Design for Additive Manufacturing

• • Design for Additive Manufacturing (DfAM) - is the methodology of incorporating real-world manufacturing constraints, capabilities, and considerations when engineering components which will be additively manufactured.

  • There are general DfAM concepts that apply universally—such as minimizing support material, consolidating assemblies, optimizing internal structures (like lattices), and designing for part orientation—but on the same token, each individual AM process has its own, distinct DfAM characteristics. For example:

    • Material Extrusion (e.g., FDM/FFF) has design constraints such as overhang angles (typically limited to 45° without support), print orientation and resulting layer adhesion, minimum wall thickness, and support removal accessibility. Sharp overhangs and fine internal features may pose issues.

    • Vat Photopolymerization (e.g., SLA, DLP) enables high-resolution features and smooth surface finishes but requires attention to resin drainage, part orientation to avoid suction forces during peeling (cupping), and adequate support placement for fine details. Hollow parts must include drain holes.

    • Powder Bed Fusion (e.g., SLS, SLM, DMLS) offers significant design freedom, including the ability to produce complex internal geometries and consolidated assemblies without the need for support structures (in the case of SLS). However, thermal stresses, powder removal from internal channels, minimum feature sizes, and surface roughness must be considered.

Overall, AM has the potential to improve both the manufacturability of designs as well as the performance, for several reasons:

• Design Freedom: AM allows for the creation of complex geometries that would be difficult or impossible to achieve with traditional manufacturing processes. This can lead to improved product performance and functionality, as parts can be optimized for specific applications.

• Reduced Design Limitations: Traditional manufacturing processes often require certain design features to be modified or eliminated due to limitations in tooling or production processes. AM, on the other hand, has fewer design limitations and can produce parts with more intricate and complex geometries.

• Faster Product Development: AM enables rapid prototyping, which can speed up product development cycles. This can allow designers to quickly iterate on their designs, test new concepts, and bring products to market faster.

• Lower Tooling Costs: Traditional manufacturing processes often require expensive tooling to be designed and manufactured.

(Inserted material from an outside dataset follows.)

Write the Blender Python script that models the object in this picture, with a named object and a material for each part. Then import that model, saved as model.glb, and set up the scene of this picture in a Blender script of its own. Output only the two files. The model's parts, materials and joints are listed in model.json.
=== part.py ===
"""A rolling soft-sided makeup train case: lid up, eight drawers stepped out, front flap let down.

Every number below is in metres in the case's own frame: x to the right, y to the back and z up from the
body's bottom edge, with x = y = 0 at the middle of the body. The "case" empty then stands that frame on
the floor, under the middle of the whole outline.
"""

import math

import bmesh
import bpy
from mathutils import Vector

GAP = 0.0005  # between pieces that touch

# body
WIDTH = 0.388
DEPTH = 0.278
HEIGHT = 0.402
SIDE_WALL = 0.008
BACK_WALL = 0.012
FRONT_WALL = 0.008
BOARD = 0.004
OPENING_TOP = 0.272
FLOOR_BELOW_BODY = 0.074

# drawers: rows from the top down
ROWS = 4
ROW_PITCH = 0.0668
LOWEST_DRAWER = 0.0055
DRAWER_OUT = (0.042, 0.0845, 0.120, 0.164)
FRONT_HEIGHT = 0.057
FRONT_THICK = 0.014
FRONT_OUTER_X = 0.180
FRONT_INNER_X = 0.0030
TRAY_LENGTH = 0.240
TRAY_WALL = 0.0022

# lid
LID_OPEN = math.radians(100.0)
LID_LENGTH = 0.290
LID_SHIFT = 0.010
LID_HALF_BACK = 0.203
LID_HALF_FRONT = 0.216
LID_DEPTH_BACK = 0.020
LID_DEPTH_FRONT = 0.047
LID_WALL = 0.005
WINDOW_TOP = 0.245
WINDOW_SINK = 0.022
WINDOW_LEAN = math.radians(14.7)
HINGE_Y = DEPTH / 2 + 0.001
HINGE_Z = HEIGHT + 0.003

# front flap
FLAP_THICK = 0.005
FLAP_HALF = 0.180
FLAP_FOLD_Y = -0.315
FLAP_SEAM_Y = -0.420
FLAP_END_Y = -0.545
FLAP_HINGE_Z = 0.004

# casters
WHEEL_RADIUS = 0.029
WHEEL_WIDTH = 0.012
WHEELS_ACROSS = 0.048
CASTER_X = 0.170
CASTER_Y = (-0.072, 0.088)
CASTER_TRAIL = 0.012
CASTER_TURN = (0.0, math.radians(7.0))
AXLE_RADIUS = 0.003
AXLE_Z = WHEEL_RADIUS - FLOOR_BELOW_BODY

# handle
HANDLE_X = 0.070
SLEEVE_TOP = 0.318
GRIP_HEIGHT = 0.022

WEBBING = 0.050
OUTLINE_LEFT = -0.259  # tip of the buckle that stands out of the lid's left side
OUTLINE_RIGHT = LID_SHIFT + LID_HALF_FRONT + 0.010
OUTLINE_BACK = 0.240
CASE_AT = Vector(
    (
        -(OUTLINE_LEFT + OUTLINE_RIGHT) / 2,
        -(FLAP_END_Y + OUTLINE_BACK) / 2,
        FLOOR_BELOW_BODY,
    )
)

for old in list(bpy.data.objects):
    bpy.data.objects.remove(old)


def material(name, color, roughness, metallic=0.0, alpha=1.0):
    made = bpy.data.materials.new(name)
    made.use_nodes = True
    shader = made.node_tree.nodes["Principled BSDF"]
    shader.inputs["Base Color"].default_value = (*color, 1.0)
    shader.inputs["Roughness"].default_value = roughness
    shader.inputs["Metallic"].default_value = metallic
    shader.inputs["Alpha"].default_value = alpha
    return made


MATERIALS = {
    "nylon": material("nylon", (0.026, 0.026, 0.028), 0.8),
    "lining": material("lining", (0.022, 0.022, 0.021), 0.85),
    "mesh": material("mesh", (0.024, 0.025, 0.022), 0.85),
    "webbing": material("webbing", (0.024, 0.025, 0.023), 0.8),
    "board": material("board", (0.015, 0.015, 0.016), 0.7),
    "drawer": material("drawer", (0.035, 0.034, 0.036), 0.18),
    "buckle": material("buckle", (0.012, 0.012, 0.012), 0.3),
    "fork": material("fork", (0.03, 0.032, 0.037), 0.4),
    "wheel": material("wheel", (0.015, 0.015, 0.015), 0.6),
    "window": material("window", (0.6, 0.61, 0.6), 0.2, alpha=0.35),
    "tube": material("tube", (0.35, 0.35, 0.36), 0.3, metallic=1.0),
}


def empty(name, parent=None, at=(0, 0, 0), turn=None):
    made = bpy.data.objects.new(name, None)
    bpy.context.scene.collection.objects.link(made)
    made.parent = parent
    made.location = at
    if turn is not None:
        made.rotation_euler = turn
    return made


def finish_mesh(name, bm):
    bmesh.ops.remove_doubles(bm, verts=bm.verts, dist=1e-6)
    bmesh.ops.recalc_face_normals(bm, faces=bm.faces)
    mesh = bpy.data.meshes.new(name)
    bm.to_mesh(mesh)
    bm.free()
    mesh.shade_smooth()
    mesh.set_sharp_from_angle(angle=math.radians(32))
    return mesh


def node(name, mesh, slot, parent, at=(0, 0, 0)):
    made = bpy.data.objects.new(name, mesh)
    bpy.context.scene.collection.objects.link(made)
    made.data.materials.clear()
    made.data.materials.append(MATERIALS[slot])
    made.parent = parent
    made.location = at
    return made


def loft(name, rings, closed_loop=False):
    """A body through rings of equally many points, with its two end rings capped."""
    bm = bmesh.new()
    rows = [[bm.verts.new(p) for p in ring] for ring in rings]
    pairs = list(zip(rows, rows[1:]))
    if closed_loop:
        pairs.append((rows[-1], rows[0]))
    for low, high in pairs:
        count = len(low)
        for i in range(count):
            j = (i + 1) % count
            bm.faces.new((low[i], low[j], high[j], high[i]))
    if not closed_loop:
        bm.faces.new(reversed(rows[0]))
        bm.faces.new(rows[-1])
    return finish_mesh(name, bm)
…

With AM, no tooling is required, which can significantly reduce production costs.

• Improved Supply Chain Efficiency: AM can reduce the need for extensive supply chains by producing parts in-house. This can help manufacturers to streamline their supply chain and reduce lead times.

• Lightweight Parts: AM enables the creation of lightweight parts by using only the amount of material required to produce a part. This can lead to improved performance and efficiency, particularly in industries such as aerospace and automotive.

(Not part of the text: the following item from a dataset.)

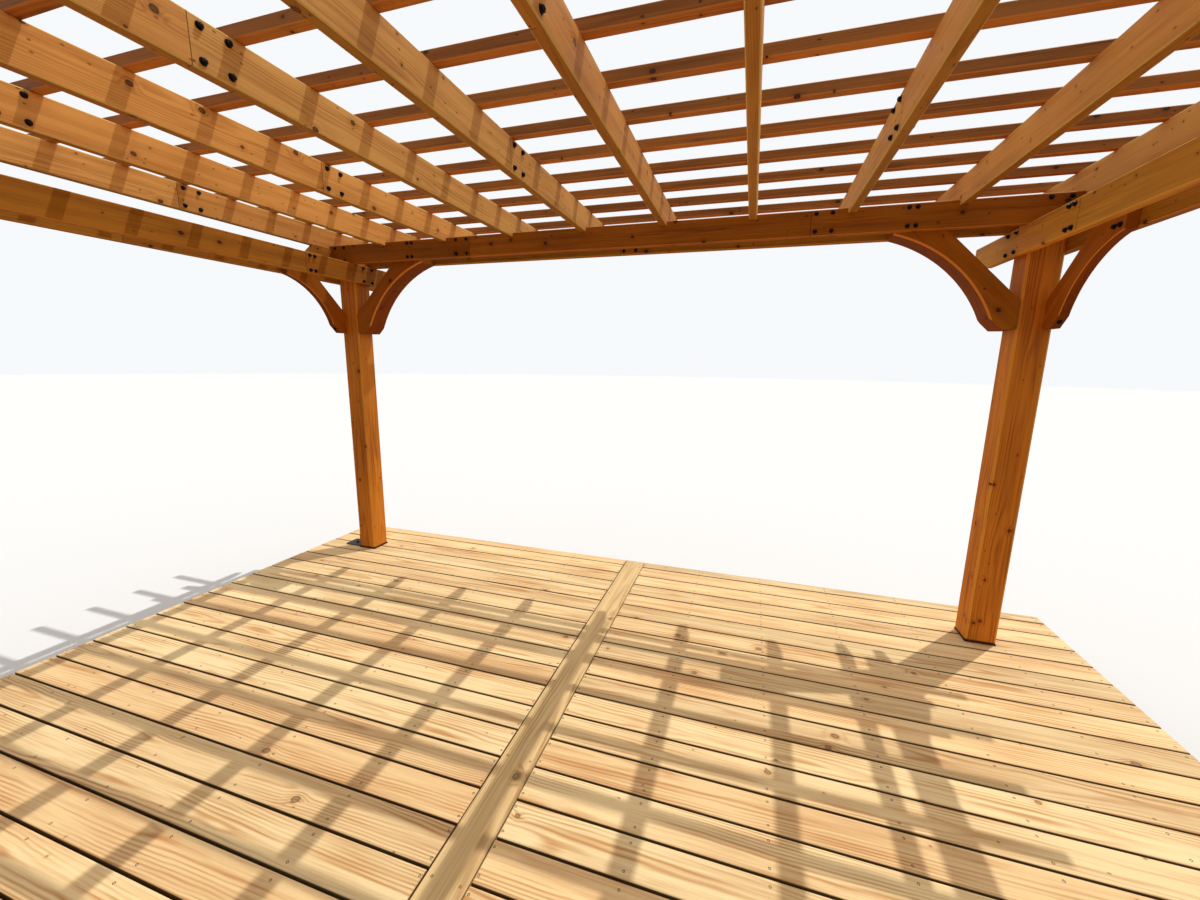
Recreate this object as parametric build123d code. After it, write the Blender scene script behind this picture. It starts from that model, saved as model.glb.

• Improved Part Strength: AM can produce parts with improved strength and durability due to the layer-by-layer approach used in the manufacturing process. This can lead to improved product performance and longer part lifetimes.

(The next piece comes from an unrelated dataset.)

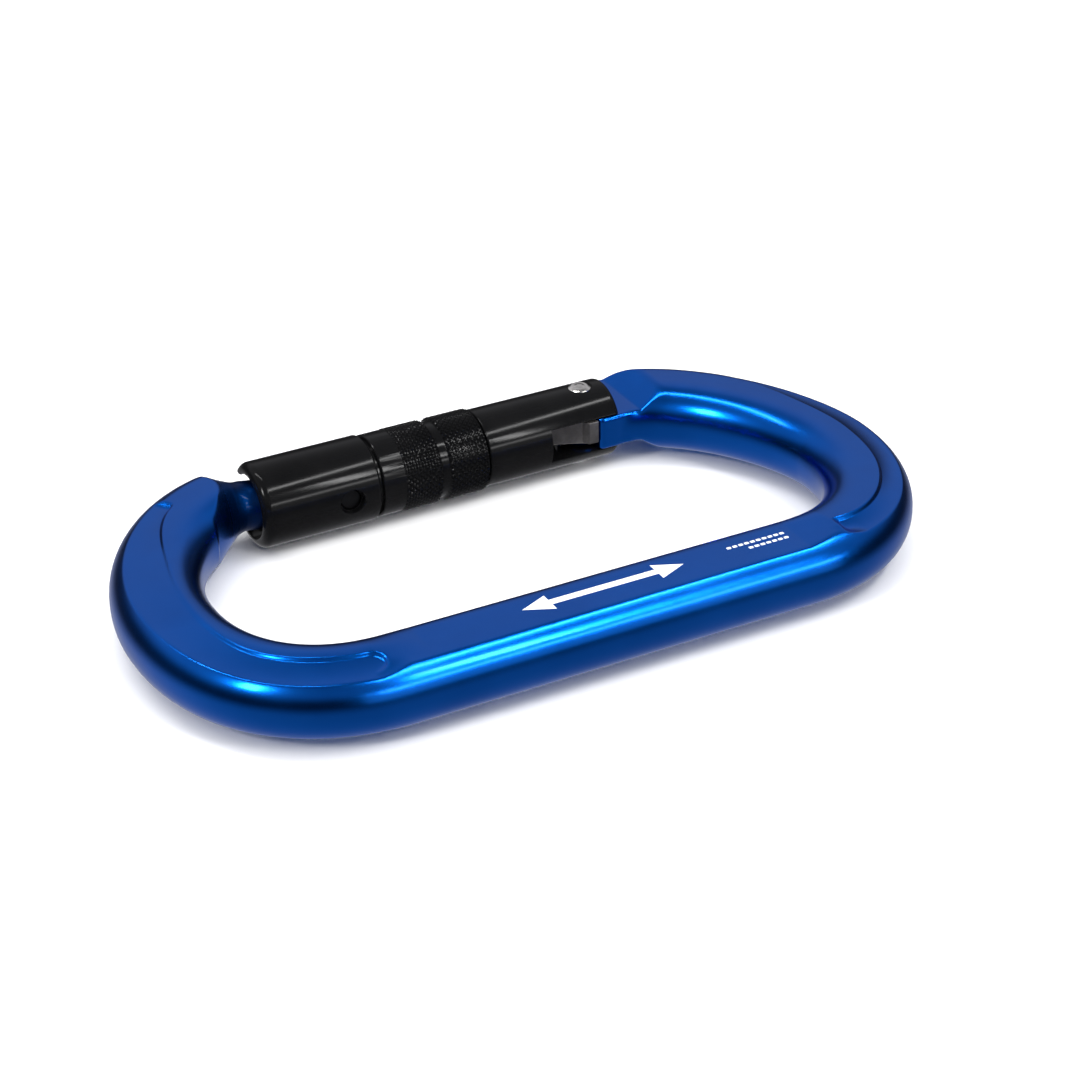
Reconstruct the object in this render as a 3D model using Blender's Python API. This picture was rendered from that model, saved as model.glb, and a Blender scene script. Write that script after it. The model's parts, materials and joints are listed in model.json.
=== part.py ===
"""Auto-locking oval carabiner: forged bar, hinged gate and a lift-and-twist locking sleeve.

Frame: origin at the middle of the bounding box, +X along the bar towards the hinge,
+Y from the spine towards the gate, +Z up and square to the plane of the oval.
"""
import math

import bmesh
import bpy
from mathutils import Matrix, Vector

MM = 0.001

# ---- driving dimensions of the bar -------------------------------------------------
SPINE_Y = -24.60 * MM          # centreline of the straight spine
GATE_Y = 24.57 * MM            # axis of the gate, sleeve and nose
SPINE_FLAT_Z = 4.40 * MM       # the flat on the top and on the bottom of the spine
FLANGE_Z = 4.05 * MM           # the stepped-down outer track round each bow
BEAD_Z = 4.95 * MM             # the raised inner bead round each bow
CREST_Z = 4.95 * MM            # top of the plain bar beside the nose and beside the hinge
NOSE_BOW = {"x": -28.55 * MM, "reach": 20.50 * MM, "widest_y": -1.70 * MM,
            "top_y": 25.10 * MM, "spine_power": 2.24, "gate_power": 1.91, "width": 0.975}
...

• Customization: AM enables the production of customized parts and products, which can meet the unique needs of individual customers. This can lead to improved customer satisfaction and loyalty.

• Distributed Manufacturing is a decentralized approach to production that involves the use of multiple, geographically local facilities and resources to produce goods, rather than relying on a singular, geographically distant, centralized manufacturing facility. This approach is enabled by advances in digital technologies (Industry 4.0), of which AM plays a key role.

• AM plays a key role in enabling distributed manufacturing by making it possible to produce parts and products locally, on-demand. This reduces the need for large, centralized manufacturing facilities and enables companies to produce goods closer to their end customers. AM also enables greater design flexibility and customization, making it possible to produce products that are tailored to specific customer needs.

  • The pros of distributed manufacturing enabled by AM include:

    • Reduced transportation costs and carbon emissions

    • Faster response times to changes in demand and production requirements

    • Greater flexibility in terms of customization and personalization of products per individual consumer/customer

    • Reduced risks associated with supply chain disruptions by providing local production capabilities.

  • However, there are also some cons to distributed manufacturing enabled by AM:

    • The cost of AM technology and materials can be high, making it difficult for small businesses and individuals to participate in distributed manufacturing.

    • Quality control and standardization can be more difficult in distributed manufacturing, as each local facility may have different equipment, processes, and capabilities.

    • Lack of economies of scale in distributed manufacturing can make it more expensive for large-scale production runs.

• Overall, distributed manufacturing enabled by AM has the potential to provide significant benefits in terms of cost savings, sustainability, and flexibility. However, careful consideration of the costs and benefits is necessary to determine whether distributed manufacturing is the best approach for a particular product or industry.